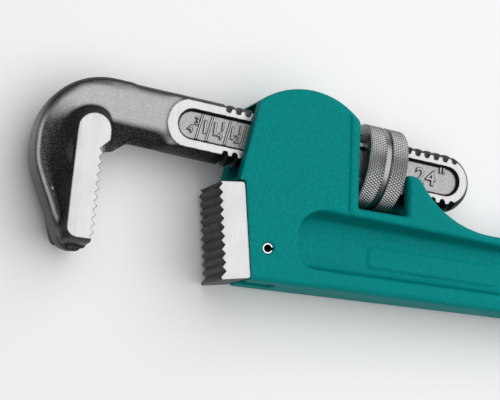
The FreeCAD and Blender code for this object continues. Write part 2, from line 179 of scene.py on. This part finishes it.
def bevel(piece, width, angle=30):
    """Merges a CAD mesh back into clean faces and rounds its sharp edges."""
    shape = bmesh.new()
    shape.from_mesh(piece.data)
    bmesh.ops.remove_doubles(shape, verts=shape.verts, dist=0.002 * MM)
    bmesh.ops.dissolve_limit(shape, angle_limit=math.radians(0.5), verts=shape.verts, edges=shape.edges)
    shape.to_mesh(piece.data)
    shape.free()
    modifier = piece.modifiers.new("bevel", "BEVEL")
    modifier.width = width * MM
    modifier.segments = 2
    modifier.limit_method = "ANGLE"
    modifier.angle_limit = math.radians(angle)
    apply_modifiers(piece)
    smooth(piece, 35)


def smooth(piece, angle=None):
    piece.data.shade_smooth()
    if angle is not None:
        piece.data.set_sharp_from_angle(angle=math.radians(angle))


def give(piece, material):
    piece.data.materials.clear()
    piece.data.materials.append(material)


def set_attribute(piece, name, values):
    attribute = piece.data.attributes.new(name, "FLOAT", "POINT")
    attribute.data.foreach_set("value", values.astype(np.float32))


def ramp(values, low, high):
    """0 below low, 1 above high and smooth in between."""
    share = np.clip((values - low) / (high - low), 0, 1)
    return share * share * (3 - 2 * share)


# ---- materials --------------------------------------------------------------------------------

class Shader:
    """A material with short ways to add and join its nodes."""

    def __init__(self, name):
        self.material = bpy.data.materials.new(name)
        self.material.use_nodes = True
        self.tree = self.material.node_tree
        self.surface = self.tree.nodes["Principled BSDF"]
        self.place = self.add("ShaderNodeTexCoord").outputs["Object"]

    def add(self, kind, inputs=None, **settings):
        node = self.tree.nodes.new(kind)
        for key, value in settings.items():
            setattr(node, key, value)
        for key, value in (inputs or {}).items():
            self.put(node.inputs[key], value)
        return node

    def put(self, socket, value):
        if isinstance(value, bpy.types.NodeSocket):
            self.tree.links.new(value, socket)
        else:
            socket.default_value = value

    def set(self, **values):
        names = {"color": "Base Color", "metallic": "Metallic", "roughness": "Roughness",
                 "normal": "Normal", "specular": "Specular IOR Level"}
        for key, value in values.items():
            self.put(self.surface.inputs[names[key]], value)

    def stretched(self, scale):
        return self.add("ShaderNodeMapping", {"Vector": self.place, "Scale": scale}).outputs["Vector"]

    def noise(self, size, detail=3.0, roughness=0.55, place=None):
        """Noise with blotches about this many millimetres across."""
        inputs = {"Vector": place or self.place, "Scale": 1 / (size * MM), "Detail": detail,
                  "Roughness": roughness}
        return self.add("ShaderNodeTexNoise", inputs).outputs["Fac"]

    def spread(self, value, low, high, new_low=0.0, new_high=1.0):
        inputs = {"Value": value, "From Min": low, "From Max": high, "To Min": new_low, "To Max": new_high}
        return self.add("ShaderNodeMapRange", inputs).outputs["Result"]

    def math(self, operation, first, second=0.0):
        node = self.add("ShaderNodeMath", operation=operation)
        self.put(node.inputs[0], first)
        self.put(node.inputs[1], second)
        return node.outputs[0]

    def mix(self, share, low, high):
        """Blends two colours."""
        node = self.add("ShaderNodeMix", data_type="RGBA")
        self.put(node.inputs["Factor"], share)
        self.put(node.inputs[6], low)
        self.put(node.inputs[7], high)
        return node.outputs[2]

    def blend(self, share, low, high):
        """Blends two numbers."""
        node = self.add("ShaderNodeMix", data_type="FLOAT")
        self.put(node.inputs["Factor"], share)
        self.put(node.inputs[2], low)
        self.put(node.inputs[3], high)
        return node.outputs[0]

    def bump(self, height, depth, normal=None):
        """A bump as deep as this many millimetres."""
        inputs = {"Height": height, "Distance": depth * MM, "Strength": 1.0}
        if normal is not None:
            inputs["Normal"] = normal
        return self.add("ShaderNodeBump", inputs).outputs["Normal"]

    def edge(self, low, high):
        """1 on scuffed outer edges."""
        return self.spread(self.add("ShaderNodeNewGeometry").outputs["Pointiness"], low, high)

    def uprightness(self):
        """1 where a surface lies flat with the tool, 0 where it stands on edge."""
        normal = self.add("ShaderNodeTexCoord").outputs["Normal"]
        upright = self.add("ShaderNodeSeparateXYZ", {"Vector": normal}).outputs["Z"]
        return self.math("ABSOLUTE", upright)

    def attribute(self, name):
        return self.add("ShaderNodeAttribute", attribute_name=name).outputs["Fac"]


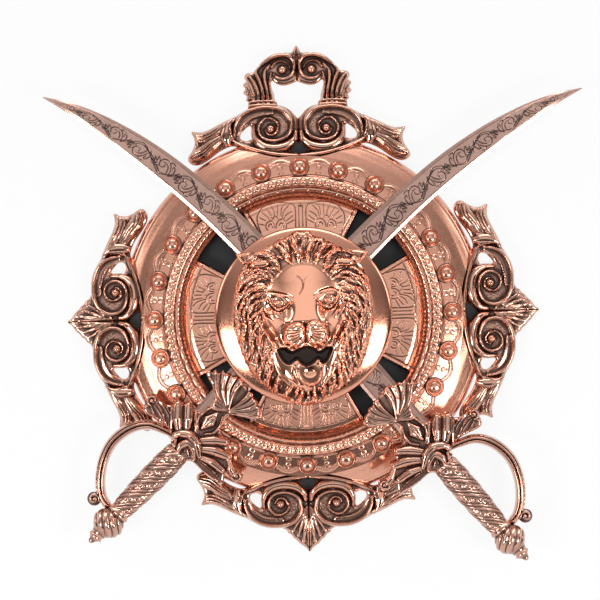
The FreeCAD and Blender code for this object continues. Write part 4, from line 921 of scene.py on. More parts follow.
★ ★ ★ ★ ★
Job -> Restate the listing exactly, starting at its first line and ending at the line where "return share * share * (3 - 2 * share)" occurs; include both and no other lines.

Exercise solution ->
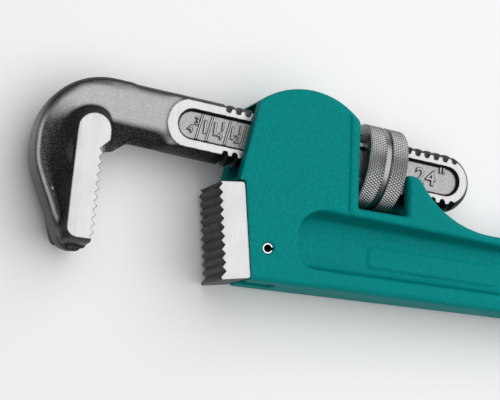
The FreeCAD and Blender code for this object continues. Write part 2, from line 179 of scene.py on. This part finishes it.
def bevel(piece, width, angle=30):
    """Merges a CAD mesh back into clean faces and rounds its sharp edges."""
    shape = bmesh.new()
    shape.from_mesh(piece.data)
    bmesh.ops.remove_doubles(shape, verts=shape.verts, dist=0.002 * MM)
    bmesh.ops.dissolve_limit(shape, angle_limit=math.radians(0.5), verts=shape.verts, edges=shape.edges)
    shape.to_mesh(piece.data)
    shape.free()
    modifier = piece.modifiers.new("bevel", "BEVEL")
    modifier.width = width * MM
    modifier.segments = 2
    modifier.limit_method = "ANGLE"
    modifier.angle_limit = math.radians(angle)
    apply_modifiers(piece)
    smooth(piece, 35)


def smooth(piece, angle=None):
    piece.data.shade_smooth()
    if angle is not None:
        piece.data.set_sharp_from_angle(angle=math.radians(angle))


def give(piece, material):
    piece.data.materials.clear()
    piece.data.materials.append(material)


def set_attribute(piece, name, values):
    attribute = piece.data.attributes.new(name, "FLOAT", "POINT")
    attribute.data.foreach_set("value", values.astype(np.float32))


def ramp(values, low, high):
    """0 below low, 1 above high and smooth in between."""
    share = np.clip((values - low) / (high - low), 0, 1)
    return share * share * (3 - 2 * share)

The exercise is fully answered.